Greewich, Conn. -- When Carol Ferenz stood by her religious principles, it may have cost her life. It certainly left authorities in a quandary about her son.
Ferenz, a Jehovah's Witness, turned down a blood transfusion after she was stabbed multiple times in her Greenwich home on New Year's Eve. The Westchester County Medical Examiner in New York said her death was a homicide caused by blood loss due to stab wounds.
Her 42-year-old son, Stephen Ferenz, who is mentally ill, is charged with two counts of first-degree assault. Authorities are weighing whether to charge him with homicide, evaluating whether the victim's decision to refuse a transfusion played a central role in her death.

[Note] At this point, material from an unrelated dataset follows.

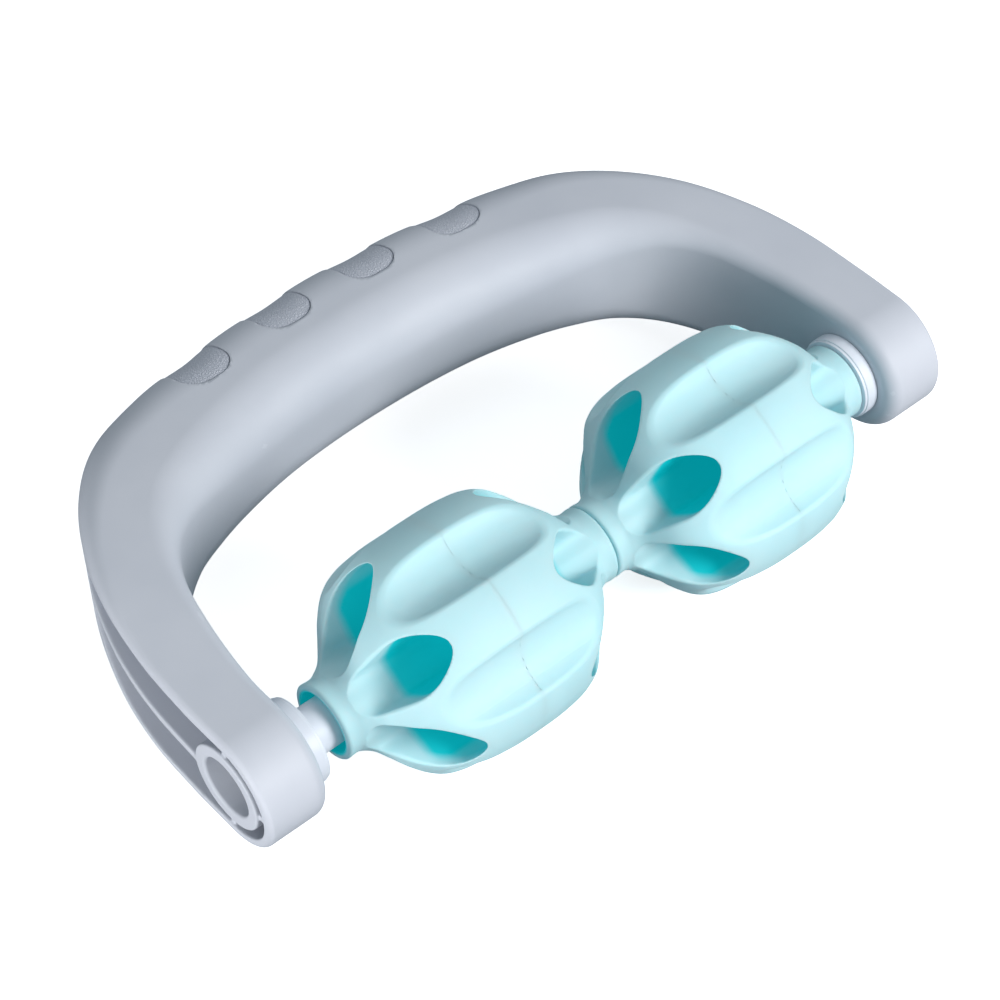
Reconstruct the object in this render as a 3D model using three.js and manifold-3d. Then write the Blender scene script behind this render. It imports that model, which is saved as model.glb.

"Certainly it had to play some role," said prosecutor Jim Bernardi. "At this point the degree to which it affected the outcome is still awaiting a review of the medical records."
The Jehovah's Witnesses shun the outside world in many respects. They cite verses in Leviticus and Acts that they say forbid blood transfusions. One often-cited Leviticus passage reads: "Whatsoever man ... eats any manner of blood, I will cut him off from among his people."

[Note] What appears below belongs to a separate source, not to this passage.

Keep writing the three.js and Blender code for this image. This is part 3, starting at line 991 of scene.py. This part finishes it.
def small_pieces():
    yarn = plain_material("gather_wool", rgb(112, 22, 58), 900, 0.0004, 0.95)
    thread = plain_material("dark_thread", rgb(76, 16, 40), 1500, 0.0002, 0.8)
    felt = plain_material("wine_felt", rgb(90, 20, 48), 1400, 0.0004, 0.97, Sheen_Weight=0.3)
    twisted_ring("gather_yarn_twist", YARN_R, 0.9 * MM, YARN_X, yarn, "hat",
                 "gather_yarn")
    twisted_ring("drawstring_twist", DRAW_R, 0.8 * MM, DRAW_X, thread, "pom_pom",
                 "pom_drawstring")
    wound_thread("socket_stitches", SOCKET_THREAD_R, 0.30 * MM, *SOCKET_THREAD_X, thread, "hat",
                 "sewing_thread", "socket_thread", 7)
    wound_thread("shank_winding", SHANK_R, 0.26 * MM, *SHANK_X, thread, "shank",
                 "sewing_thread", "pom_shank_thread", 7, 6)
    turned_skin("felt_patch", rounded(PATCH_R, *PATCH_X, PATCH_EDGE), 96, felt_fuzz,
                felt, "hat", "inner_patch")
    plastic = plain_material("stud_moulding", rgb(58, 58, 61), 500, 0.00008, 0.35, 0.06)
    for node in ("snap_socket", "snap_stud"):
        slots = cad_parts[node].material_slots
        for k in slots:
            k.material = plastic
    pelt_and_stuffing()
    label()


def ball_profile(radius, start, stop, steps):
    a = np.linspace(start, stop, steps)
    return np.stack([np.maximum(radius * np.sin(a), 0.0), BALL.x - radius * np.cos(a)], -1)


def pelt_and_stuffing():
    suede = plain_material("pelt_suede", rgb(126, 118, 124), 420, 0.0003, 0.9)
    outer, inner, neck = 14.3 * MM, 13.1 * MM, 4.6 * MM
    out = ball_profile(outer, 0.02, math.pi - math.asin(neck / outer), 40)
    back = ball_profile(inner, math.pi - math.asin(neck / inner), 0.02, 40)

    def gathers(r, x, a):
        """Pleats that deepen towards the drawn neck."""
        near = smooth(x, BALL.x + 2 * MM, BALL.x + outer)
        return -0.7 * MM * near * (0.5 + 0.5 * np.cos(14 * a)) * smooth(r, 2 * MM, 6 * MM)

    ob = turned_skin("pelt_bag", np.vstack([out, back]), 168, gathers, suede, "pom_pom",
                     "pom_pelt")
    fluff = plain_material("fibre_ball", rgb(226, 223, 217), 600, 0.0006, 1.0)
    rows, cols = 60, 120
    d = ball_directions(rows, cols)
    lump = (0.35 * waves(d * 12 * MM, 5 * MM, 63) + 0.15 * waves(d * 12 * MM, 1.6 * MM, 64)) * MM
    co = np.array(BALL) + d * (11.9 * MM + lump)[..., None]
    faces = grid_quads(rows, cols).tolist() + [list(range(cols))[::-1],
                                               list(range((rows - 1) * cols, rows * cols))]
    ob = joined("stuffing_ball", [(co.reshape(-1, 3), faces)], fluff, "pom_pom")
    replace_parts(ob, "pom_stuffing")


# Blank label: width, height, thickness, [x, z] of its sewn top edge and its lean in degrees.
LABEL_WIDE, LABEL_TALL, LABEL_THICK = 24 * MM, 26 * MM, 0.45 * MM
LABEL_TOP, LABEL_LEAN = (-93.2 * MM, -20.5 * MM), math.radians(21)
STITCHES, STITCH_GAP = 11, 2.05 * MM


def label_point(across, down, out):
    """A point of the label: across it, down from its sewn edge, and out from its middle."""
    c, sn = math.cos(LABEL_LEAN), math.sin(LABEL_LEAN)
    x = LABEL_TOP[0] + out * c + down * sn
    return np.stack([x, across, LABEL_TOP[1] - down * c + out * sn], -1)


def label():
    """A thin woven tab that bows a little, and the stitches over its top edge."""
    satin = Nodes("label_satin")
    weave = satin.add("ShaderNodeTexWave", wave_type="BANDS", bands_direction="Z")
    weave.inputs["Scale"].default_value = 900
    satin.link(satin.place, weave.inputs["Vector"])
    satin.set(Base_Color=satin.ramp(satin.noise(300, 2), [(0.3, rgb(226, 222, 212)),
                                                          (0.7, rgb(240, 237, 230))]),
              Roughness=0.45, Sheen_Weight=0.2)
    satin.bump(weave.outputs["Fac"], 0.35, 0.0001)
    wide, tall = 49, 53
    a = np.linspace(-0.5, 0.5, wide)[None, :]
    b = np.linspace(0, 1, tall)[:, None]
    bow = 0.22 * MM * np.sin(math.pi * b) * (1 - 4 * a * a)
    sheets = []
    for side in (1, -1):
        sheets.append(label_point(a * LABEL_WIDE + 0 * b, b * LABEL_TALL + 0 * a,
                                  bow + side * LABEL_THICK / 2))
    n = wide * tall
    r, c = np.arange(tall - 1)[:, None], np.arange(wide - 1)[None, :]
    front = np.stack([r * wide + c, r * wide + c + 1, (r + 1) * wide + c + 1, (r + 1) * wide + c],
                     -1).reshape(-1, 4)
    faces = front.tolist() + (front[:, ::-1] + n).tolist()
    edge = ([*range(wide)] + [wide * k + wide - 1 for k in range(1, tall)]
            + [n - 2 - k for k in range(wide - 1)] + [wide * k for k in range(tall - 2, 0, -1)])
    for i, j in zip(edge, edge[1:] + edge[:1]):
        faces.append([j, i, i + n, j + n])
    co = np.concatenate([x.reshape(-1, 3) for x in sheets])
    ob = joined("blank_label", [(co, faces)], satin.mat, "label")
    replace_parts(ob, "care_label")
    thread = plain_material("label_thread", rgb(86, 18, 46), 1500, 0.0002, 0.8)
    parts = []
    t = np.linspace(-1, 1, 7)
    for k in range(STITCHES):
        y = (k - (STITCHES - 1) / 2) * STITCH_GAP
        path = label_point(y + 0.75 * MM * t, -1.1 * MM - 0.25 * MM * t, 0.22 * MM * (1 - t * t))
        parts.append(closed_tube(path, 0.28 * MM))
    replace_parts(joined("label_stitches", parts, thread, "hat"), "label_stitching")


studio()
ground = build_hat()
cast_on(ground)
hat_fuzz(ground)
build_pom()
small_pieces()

Ferenz, who was arraigned Jan. 2 and is being held on $1 million bond under a suicide watch, is due back in court Tuesday.

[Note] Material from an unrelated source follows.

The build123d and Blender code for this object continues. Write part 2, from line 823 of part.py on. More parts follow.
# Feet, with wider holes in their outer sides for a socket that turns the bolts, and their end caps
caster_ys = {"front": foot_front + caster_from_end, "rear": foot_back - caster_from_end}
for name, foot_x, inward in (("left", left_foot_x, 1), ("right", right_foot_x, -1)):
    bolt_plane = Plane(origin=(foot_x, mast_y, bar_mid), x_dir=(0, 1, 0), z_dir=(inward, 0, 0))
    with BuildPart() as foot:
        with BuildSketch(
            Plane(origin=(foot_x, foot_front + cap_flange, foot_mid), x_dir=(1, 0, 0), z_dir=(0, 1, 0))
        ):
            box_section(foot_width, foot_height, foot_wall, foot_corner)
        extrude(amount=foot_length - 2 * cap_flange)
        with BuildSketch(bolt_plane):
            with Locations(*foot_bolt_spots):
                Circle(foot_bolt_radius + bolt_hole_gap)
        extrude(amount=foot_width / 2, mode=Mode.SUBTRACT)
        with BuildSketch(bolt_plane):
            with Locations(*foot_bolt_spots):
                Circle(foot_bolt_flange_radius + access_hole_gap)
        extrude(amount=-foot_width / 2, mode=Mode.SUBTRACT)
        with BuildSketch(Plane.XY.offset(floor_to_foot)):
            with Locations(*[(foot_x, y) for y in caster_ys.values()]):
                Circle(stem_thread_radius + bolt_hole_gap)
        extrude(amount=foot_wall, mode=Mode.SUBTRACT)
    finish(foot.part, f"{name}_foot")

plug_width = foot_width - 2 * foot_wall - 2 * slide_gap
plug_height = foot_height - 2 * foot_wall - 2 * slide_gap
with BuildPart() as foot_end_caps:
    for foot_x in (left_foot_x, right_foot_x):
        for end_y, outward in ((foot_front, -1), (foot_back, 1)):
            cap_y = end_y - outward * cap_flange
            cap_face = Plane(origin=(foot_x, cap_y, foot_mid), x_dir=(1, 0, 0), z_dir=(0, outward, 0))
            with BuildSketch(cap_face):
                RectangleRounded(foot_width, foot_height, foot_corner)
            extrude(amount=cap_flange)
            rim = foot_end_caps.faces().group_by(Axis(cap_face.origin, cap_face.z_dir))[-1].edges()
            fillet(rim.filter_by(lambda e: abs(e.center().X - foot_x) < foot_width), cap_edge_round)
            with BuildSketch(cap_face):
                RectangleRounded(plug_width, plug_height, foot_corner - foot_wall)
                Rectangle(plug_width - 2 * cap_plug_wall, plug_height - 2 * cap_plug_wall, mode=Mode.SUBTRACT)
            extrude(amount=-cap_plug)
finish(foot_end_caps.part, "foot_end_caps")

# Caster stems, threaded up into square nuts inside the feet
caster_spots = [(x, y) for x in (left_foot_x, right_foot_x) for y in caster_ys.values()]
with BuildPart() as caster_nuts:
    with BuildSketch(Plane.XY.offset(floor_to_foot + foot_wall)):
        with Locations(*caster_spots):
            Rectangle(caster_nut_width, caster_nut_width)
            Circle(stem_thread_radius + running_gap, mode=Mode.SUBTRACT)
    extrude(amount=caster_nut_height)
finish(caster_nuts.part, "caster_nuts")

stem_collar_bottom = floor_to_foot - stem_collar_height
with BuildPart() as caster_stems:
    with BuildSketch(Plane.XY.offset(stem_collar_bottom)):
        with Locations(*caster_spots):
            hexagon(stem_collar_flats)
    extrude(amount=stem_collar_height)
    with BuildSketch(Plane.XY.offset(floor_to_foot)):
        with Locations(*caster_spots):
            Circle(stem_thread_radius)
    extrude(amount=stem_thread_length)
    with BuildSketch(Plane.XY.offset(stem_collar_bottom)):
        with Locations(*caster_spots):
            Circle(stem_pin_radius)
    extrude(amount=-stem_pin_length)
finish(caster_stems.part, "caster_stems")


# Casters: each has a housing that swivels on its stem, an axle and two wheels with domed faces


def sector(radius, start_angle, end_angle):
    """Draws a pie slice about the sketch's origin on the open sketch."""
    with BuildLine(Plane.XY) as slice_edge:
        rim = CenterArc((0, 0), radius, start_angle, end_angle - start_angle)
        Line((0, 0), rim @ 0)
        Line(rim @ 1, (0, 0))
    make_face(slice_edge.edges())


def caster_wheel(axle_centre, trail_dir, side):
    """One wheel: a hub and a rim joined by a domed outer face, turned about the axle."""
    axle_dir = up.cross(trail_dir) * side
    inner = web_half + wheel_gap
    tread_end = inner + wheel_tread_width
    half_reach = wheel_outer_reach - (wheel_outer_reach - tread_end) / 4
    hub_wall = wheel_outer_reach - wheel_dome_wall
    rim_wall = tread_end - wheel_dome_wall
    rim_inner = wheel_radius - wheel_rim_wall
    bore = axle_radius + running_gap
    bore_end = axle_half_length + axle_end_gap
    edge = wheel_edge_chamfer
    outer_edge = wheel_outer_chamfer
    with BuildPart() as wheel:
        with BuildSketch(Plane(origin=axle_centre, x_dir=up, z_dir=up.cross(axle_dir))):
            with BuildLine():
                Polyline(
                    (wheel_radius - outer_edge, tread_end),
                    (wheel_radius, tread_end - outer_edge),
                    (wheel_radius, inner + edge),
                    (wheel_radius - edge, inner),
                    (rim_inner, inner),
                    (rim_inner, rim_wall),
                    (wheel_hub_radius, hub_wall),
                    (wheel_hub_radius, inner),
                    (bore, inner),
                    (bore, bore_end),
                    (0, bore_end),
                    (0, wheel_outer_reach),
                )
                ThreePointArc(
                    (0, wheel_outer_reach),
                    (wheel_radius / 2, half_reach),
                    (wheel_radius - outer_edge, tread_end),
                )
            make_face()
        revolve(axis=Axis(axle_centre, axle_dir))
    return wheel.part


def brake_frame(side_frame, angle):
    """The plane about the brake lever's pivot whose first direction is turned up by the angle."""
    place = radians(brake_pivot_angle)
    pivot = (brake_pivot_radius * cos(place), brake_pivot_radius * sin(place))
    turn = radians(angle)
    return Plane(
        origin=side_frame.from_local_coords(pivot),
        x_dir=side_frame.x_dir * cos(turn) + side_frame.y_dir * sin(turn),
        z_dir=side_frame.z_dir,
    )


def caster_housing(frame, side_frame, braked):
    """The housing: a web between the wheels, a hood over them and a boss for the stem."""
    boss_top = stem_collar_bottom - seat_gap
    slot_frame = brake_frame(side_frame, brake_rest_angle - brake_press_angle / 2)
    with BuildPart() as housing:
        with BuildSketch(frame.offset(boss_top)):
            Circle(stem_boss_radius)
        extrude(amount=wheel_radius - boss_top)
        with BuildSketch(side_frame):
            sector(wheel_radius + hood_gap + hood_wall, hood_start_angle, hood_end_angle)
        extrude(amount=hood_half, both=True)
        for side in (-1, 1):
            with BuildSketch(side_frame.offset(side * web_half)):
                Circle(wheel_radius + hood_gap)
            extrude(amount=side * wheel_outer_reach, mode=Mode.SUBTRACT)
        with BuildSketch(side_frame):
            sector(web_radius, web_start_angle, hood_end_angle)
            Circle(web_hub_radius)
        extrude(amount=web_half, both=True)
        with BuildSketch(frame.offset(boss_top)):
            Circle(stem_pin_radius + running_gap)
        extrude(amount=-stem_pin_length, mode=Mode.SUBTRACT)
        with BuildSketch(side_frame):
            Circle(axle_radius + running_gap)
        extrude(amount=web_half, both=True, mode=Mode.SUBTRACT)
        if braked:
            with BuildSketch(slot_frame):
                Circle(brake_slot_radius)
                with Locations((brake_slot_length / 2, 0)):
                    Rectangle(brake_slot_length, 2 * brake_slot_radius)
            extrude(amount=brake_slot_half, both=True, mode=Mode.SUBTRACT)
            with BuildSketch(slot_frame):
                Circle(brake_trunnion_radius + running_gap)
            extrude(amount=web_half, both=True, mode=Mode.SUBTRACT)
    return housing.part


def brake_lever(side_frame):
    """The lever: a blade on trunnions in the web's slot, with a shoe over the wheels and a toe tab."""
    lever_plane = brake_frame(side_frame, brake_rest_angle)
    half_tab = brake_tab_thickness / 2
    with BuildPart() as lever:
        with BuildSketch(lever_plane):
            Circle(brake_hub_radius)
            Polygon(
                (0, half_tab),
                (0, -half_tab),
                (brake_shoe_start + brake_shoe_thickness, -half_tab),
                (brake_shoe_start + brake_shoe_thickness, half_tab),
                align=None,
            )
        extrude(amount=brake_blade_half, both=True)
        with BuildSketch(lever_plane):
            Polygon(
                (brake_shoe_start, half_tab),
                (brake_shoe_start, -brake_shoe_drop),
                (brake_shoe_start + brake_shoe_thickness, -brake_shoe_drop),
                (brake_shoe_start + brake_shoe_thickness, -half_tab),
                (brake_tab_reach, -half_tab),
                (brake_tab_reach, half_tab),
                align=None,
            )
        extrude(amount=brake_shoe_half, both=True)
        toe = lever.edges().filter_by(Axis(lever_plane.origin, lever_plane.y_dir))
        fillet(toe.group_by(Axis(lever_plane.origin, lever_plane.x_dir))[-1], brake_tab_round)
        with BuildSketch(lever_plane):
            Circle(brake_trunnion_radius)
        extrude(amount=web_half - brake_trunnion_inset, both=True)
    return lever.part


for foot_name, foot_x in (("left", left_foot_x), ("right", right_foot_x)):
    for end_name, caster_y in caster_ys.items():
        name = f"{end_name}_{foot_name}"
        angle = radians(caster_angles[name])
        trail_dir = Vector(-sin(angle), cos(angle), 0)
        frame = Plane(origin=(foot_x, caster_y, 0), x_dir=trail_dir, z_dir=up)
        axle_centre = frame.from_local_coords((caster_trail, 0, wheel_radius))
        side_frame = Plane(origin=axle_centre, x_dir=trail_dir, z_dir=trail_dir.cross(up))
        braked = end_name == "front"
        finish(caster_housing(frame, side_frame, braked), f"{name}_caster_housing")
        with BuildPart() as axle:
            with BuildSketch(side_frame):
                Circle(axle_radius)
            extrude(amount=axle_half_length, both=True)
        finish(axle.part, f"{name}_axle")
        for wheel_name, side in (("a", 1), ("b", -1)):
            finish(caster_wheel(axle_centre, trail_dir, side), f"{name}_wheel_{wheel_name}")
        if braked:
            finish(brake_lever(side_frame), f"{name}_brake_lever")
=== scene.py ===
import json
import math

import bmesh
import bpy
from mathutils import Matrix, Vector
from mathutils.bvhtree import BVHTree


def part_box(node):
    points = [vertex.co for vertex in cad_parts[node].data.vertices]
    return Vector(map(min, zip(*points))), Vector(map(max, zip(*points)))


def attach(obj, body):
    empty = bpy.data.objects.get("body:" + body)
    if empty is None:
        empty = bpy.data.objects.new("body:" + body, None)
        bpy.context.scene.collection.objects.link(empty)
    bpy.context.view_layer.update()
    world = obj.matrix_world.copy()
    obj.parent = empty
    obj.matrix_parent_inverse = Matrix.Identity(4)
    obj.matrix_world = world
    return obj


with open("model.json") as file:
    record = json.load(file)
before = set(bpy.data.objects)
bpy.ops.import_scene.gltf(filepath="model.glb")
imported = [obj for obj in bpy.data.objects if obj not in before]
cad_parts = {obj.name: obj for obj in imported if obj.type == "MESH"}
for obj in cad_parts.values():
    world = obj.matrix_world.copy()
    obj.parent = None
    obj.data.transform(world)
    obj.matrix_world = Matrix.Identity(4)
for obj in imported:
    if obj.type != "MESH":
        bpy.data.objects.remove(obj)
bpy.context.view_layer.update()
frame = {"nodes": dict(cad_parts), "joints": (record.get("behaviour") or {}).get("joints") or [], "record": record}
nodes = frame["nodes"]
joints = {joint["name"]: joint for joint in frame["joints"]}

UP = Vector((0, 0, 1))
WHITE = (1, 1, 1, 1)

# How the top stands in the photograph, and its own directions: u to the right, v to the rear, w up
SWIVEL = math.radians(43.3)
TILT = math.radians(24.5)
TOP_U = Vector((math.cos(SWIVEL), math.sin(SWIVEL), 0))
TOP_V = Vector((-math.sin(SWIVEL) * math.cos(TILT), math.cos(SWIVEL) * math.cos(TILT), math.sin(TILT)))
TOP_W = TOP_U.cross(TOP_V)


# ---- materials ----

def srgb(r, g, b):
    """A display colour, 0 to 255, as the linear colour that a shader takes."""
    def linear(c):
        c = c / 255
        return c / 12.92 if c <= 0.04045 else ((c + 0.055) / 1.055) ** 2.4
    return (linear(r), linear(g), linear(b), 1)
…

A similar case occurred in 1998 in California, when a Jehovah's Witness who was hit by a drunken driver refused a blood transfusion and died. The 32-year-old driver, Keith Cook, blamed Jadine Russell's death on her religious faith, but Cook was convicted of manslaughter and sentenced to 10 years in prison.
Most defenses in such cases fail, said Laurie Levenson, a criminal law professor at Loyola Law School.
"Overwhelmingly, the person who inflicted the harm is still responsible, notwithstanding the victim's decision to reject medical treatment," Levenson said. "The issue is who caused her death _ her son or her decision not to have the blood transfusion."
But Levenson said prosecutors are wise to proceed cautiously, noting that the reaction of jurors is unpredictable.
"It's out of the ordinary. They (prosecutors) tend to pause because they realize it's a more complicated case," Levenson said.
Ferenz, 63, was stabbed in the chest and arm with a household knife. She was taken to Greenwich Hospital and later to Westchester Medical Center in Valhalla, N.Y., where she died on New Year's Day.
"She looked the doctor in the eye and said, 'No transfusion, no blood,"' her husband, said Andrew Ferenz.
He said he was not sure whether the lack of a transfusion contributed to her death. He said at one point he asked a doctor if his wife could have a transfusion, but said his wife had already given her instructions.
Ferenz said his son has been on medication for 25 years.
"When he does go off of it, he can't control himself," Ferenz said. "This is the only time he got violent."
Ferenz said "no way" should his son be charged with homicide.
"He doesn't know what he's doing," Ferenz said. "He needs help."
Police said they had been called to the Ferenz's house many times. Stephen Ferenz suffers from bipolar disorder, Bernardi said.
Hospital officials declined comment, citing patient confidentiality. Ferenz's public defender also declined to comment.
Church officials said Carol Ferenz made the decision not to accept a transfusion.
"The family called us for comfort and encouragement," said Jonathan Saxon, a church spokesman. "She did not ask us for a blood transfusion."
Saxon said church members accept alternatives to transfusions.
"We all seek high quality medical treatment," Saxon said. "If we refuse one type of treatment, we have alternatives."
But Ferenz apparently lost too much blood, said Fred Kida, a longtime friend and fellow church member.
A decision to turn down a transfusion does not automatically mean it contributed to her death, said Suzanne Russell, coordinator of the Center for Bloodless Medicine and Surgery at Hartford Hospital. Russell noted that some trauma victims receive plenty of blood through transfusions and still die, while others with multiple stab wounds who turned down transfusions have survived.
The Hartford Hospital center uses a combination of alternatives to transfusions, including aggressive steps to stop bleeding, liquid solutions to replace blood loss and medications to speed up the buildup of blood, Russell said.
"I don't think we can say if this woman had accepted blood she would be alive today," Russell said. "The most important thing, even if it's a life-threatening situation, is to be obedient to God's law as they understand from the Bible."
Ferenz and her husband, a retired mail carrier, were close and enjoyed fishing together, Kida said.
"It's heartbreaking to see him," Kida said. "He misses her."
In addition to caring for her son, Carol Ferenz looked after for her elderly mother, visiting her daily, Kida said. He described her as remarkably upbeat.
"She never complained. She always had a smile on her face and had nice things to say," Kida said. "Everybody loved her."
The family lives in a neighborhood of modest homes in this mostly wealthy suburb of New York City. Ferenz was devout, opening her home to others for weekly Bible study discussions, Kida said.
"She loved her God Jehovah," Kida said. "She showed this by her speech, her actions, keeping her integrity to the very end."